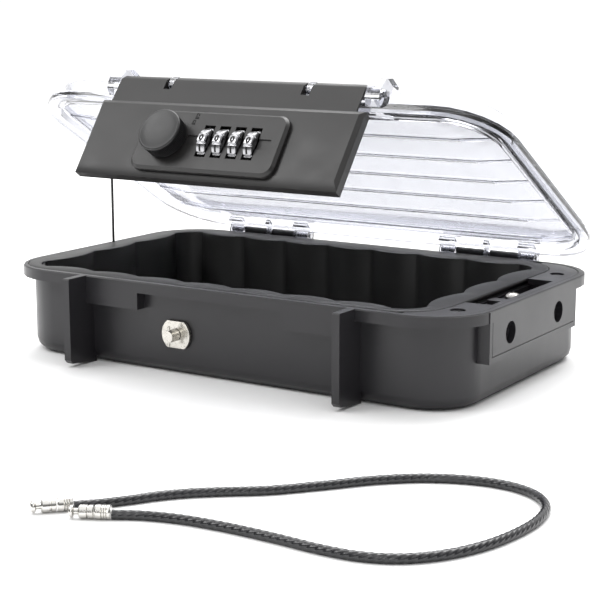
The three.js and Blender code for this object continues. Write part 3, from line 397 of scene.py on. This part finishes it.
def new_piece(name: str, vertices: np.ndarray, faces: list, finish: Finish, body: str, slot: str,
              replaces: Iterable[str] = (), sharp: float = 35.0) -> bpy.types.Object:
    """Makes a piece from vertices in millimetres.

    Args:
        name: the piece's name.
        vertices: N by 3 places, in the frame, in millimetres.
        faces: lists of vertex numbers, facing out.
        finish: what it is made of.
        body: the CAD body that it rides on.
        slot: the record's material slot; not used.
        replaces: CAD nodes that it stands for.
        sharp: edges that turn more than this many degrees stay sharp.
    Returns:
        The piece.
    """
    mesh = bpy.data.meshes.new(name)
    mesh.from_pydata((np.asarray(vertices) * MM).tolist(), [], faces)
    mesh.validate()
    piece = bpy.data.objects.new(name, mesh)
    bpy.context.collection.objects.link(piece)
    return settle(piece, finish, body, replaces, sharp)


def settle(piece: bpy.types.Object, finish: Finish, body: str,
           replaces: Iterable[str] = (), sharp: float = 35.0) -> bpy.types.Object:
    """Shades, dresses and attaches a finished piece.

    Args:
        piece: the piece, in place.
        finish: what it is made of.
        body: the CAD body that it rides on.
        replaces: CAD nodes that it stands for.
        sharp: edges that turn more than this many degrees stay sharp.
    Returns:
        The same piece.
    """
    smooth(piece, sharp)
    dress(piece, finish)
    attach(piece, body)
    if replaces:
        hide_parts(*replaces)
    LOG.info("%s: %d vertices on %s", piece.name, len(piece.data.vertices), body)
    return piece


def smooth(piece: bpy.types.Object, sharp: float) -> None:
    """Shades a piece smooth.

    Args:
        piece: the piece.
        sharp: edges that turn more than this many degrees stay sharp.
    """
    piece.data.shade_smooth()
    piece.data.set_sharp_from_angle(angle=math.radians(sharp))


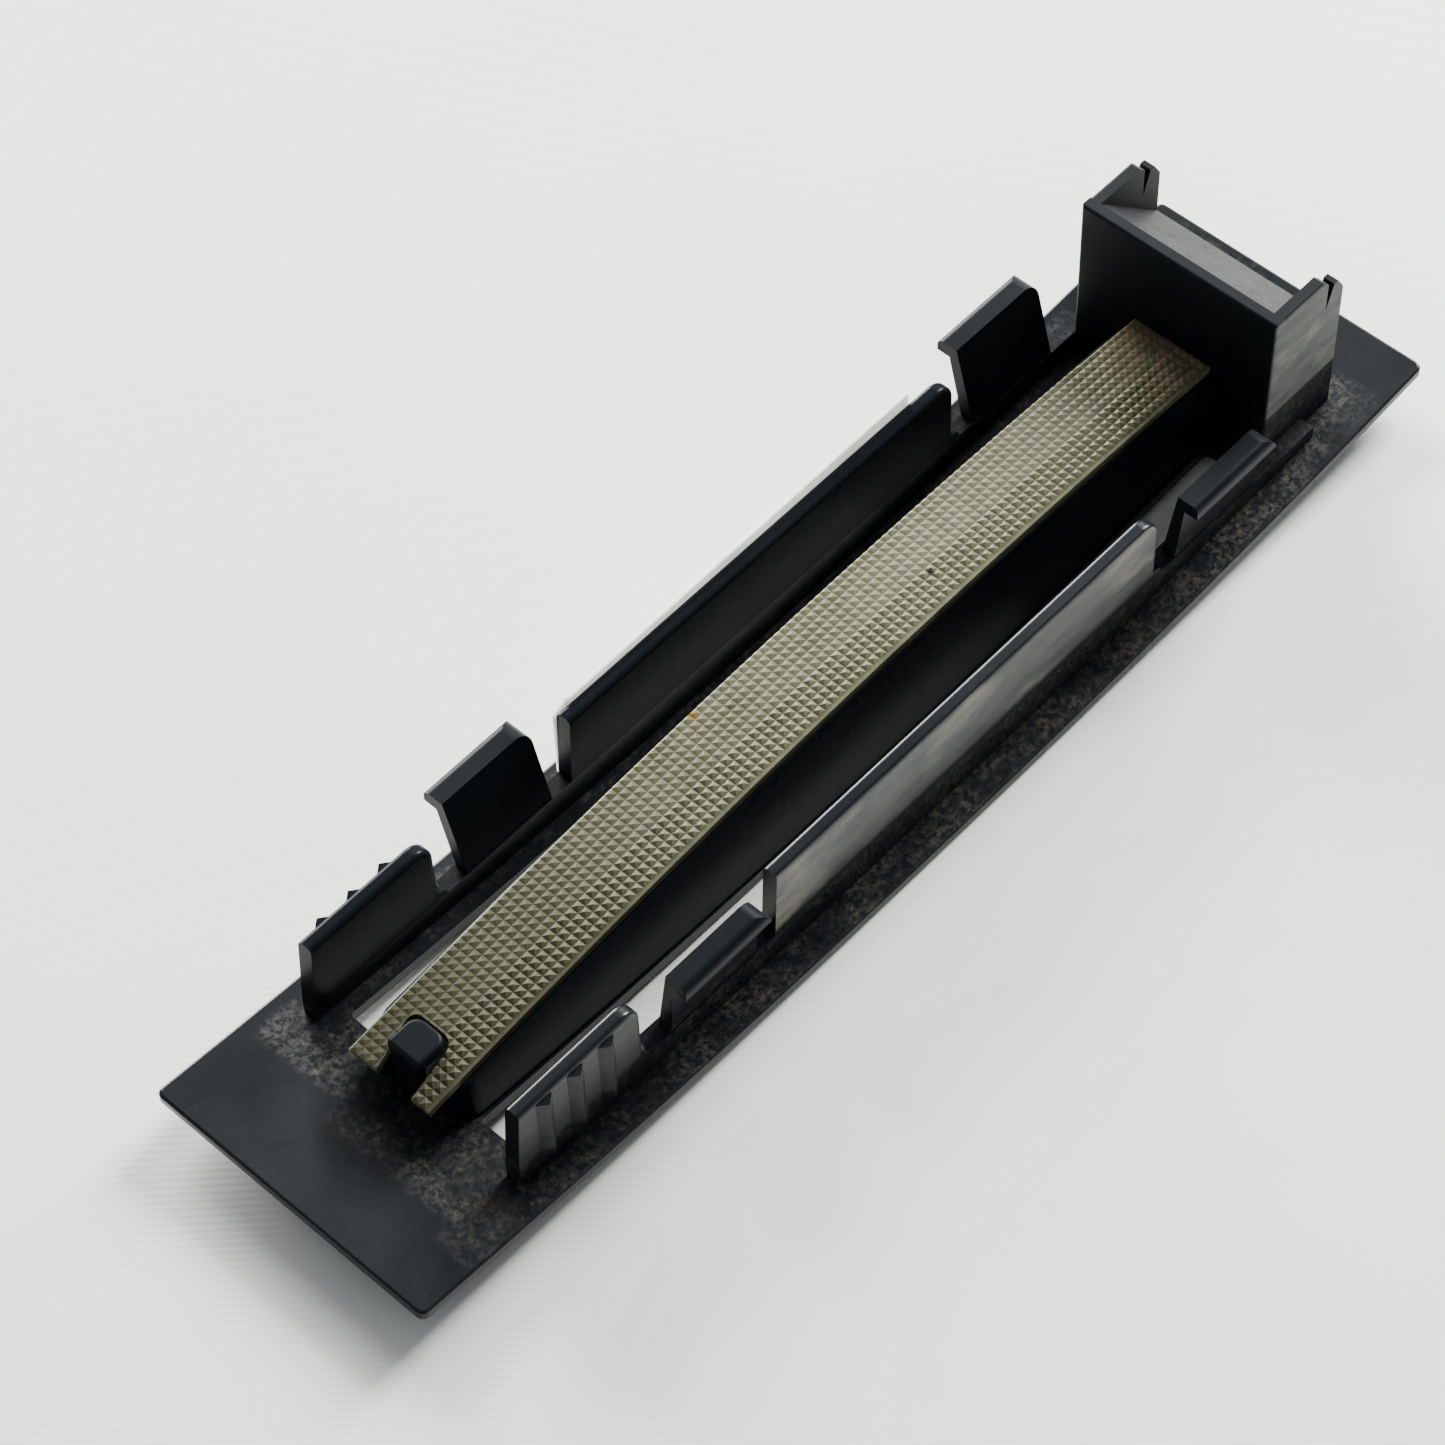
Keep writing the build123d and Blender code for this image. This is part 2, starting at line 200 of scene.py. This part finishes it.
def rub_pale_and_sheen(tree, place, axes, colour, rubbed_and_sheen, rub_and_sheen_side):
    """Paints pale streaks on faces that look left (1) or right (-1): partly wear, partly painted sheen.
    """
    normal = tree.nodes["Texture Coordinate"].outputs["Normal"]
    facing = add_node(tree, "ShaderNodeSeparateXYZ", i0=normal).outputs[1]
    side = ramp(tree, maths(tree, "MULTIPLY", facing, rub_and_sheen_side), 0.55, 0.9)
    streaks = noise(tree, stretch(tree, place, (0.25, 1, 1)), 700, 3)
    streaks = ramp(tree, streaks, 0.25, 0.7, 0.55, 1.0)
    tan_patch = noise(tree, stretch(tree, place, (0.5, 1, 1)), 110, 4)
    tone = mix_colour(tree, ramp(tree, tan_patch, 0.54, 0.66), rub_and_sheen_grey, rub_tan)
    for low, high, soft, strength in rubbed_and_sheen:
        inside = maths(tree, "MULTIPLY", region(tree, axes, low, high, soft), side)
        amount = maths(tree, "MULTIPLY", inside, maths(tree, "MULTIPLY", streaks, strength))
        colour = mix_colour(tree, amount, colour, tone)
    return colour


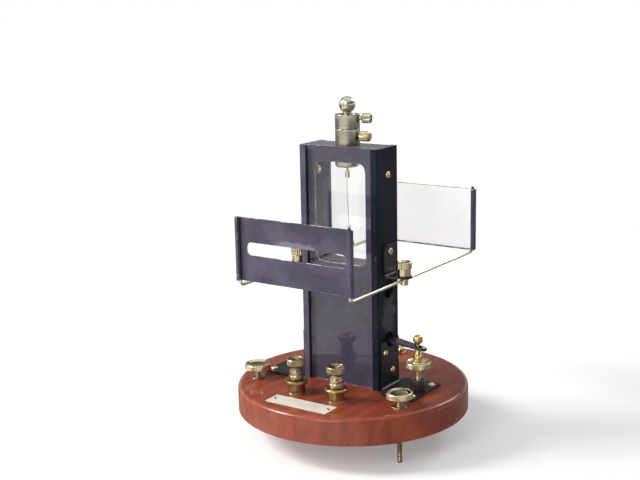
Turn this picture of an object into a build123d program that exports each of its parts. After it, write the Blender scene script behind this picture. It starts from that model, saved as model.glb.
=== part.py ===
from build123d import *
import math
import os

# Suspended-coil galvanometer on a levelling base, in millimetres, +Z up.
# The origin is the centre of the base board's underside. +X runs along the tower's front,
# +Y away from the front, so the front holder and the terminals lie on the -Y side.

# Driving dimensions: base board and its feet
base_diameter = 160.0
base_thickness = 18.8
base_top_round = 4.0
base_bottom_round = 1.0
foot_clearance = 19.5
level_inset = 13.5
level_angle = 30.0
level_rod_radius = 1.8
level_rod_sunk = 1.5
level_rod_tip = 0.5
level_head_radius = 8.75
level_head_thickness = 4.0
level_head_lift = 6.5
level_hub_radius = 3.4
level_hub_flare = 1.0
level_hub_drop = 1.2
bush_radius = 3.6
bush_recess = 0.5
bush_flange_radius = 4.9
bush_flange_thickness = 0.8
back_stud_radius = 2.0
back_stud_above = 2.2
back_foot_radius = 6.0
sole_inset = 1.6
sole_bevel = 0.6
foot_waist_inset = 2.8
foot_waist_low = 6.0
foot_waist_high = 4.0
foot_flange = 1.5
back_nut_radius = 3.8
back_nut_raise = 1.0
back_nut_trim = 0.2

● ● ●

Exercise:
Write out exactly the lines from the start of the material through the line with "a finished piece.". No other output is expected.

Exercise solution:
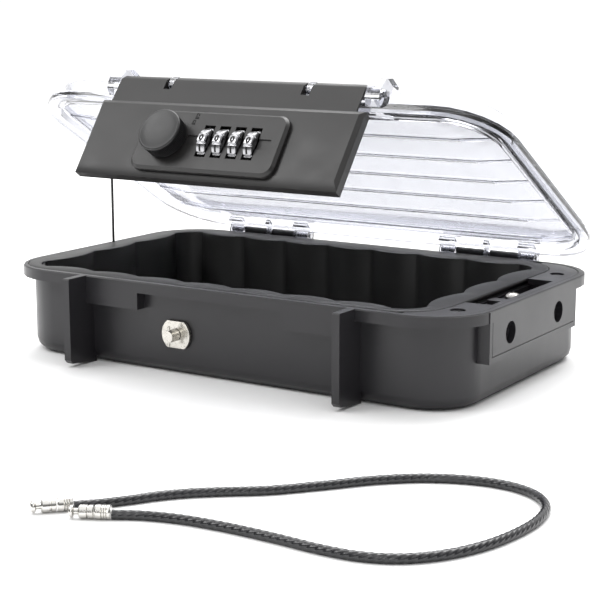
The three.js and Blender code for this object continues. Write part 3, from line 397 of scene.py on. This part finishes it.
def new_piece(name: str, vertices: np.ndarray, faces: list, finish: Finish, body: str, slot: str,
              replaces: Iterable[str] = (), sharp: float = 35.0) -> bpy.types.Object:
    """Makes a piece from vertices in millimetres.

    Args:
        name: the piece's name.
        vertices: N by 3 places, in the frame, in millimetres.
        faces: lists of vertex numbers, facing out.
        finish: what it is made of.
        body: the CAD body that it rides on.
        slot: the record's material slot; not used.
        replaces: CAD nodes that it stands for.
        sharp: edges that turn more than this many degrees stay sharp.
    Returns:
        The piece.
    """
    mesh = bpy.data.meshes.new(name)
    mesh.from_pydata((np.asarray(vertices) * MM).tolist(), [], faces)
    mesh.validate()
    piece = bpy.data.objects.new(name, mesh)
    bpy.context.collection.objects.link(piece)
    return settle(piece, finish, body, replaces, sharp)


def settle(piece: bpy.types.Object, finish: Finish, body: str,
           replaces: Iterable[str] = (), sharp: float = 35.0) -> bpy.types.Object:
    """Shades, dresses and attaches a finished piece.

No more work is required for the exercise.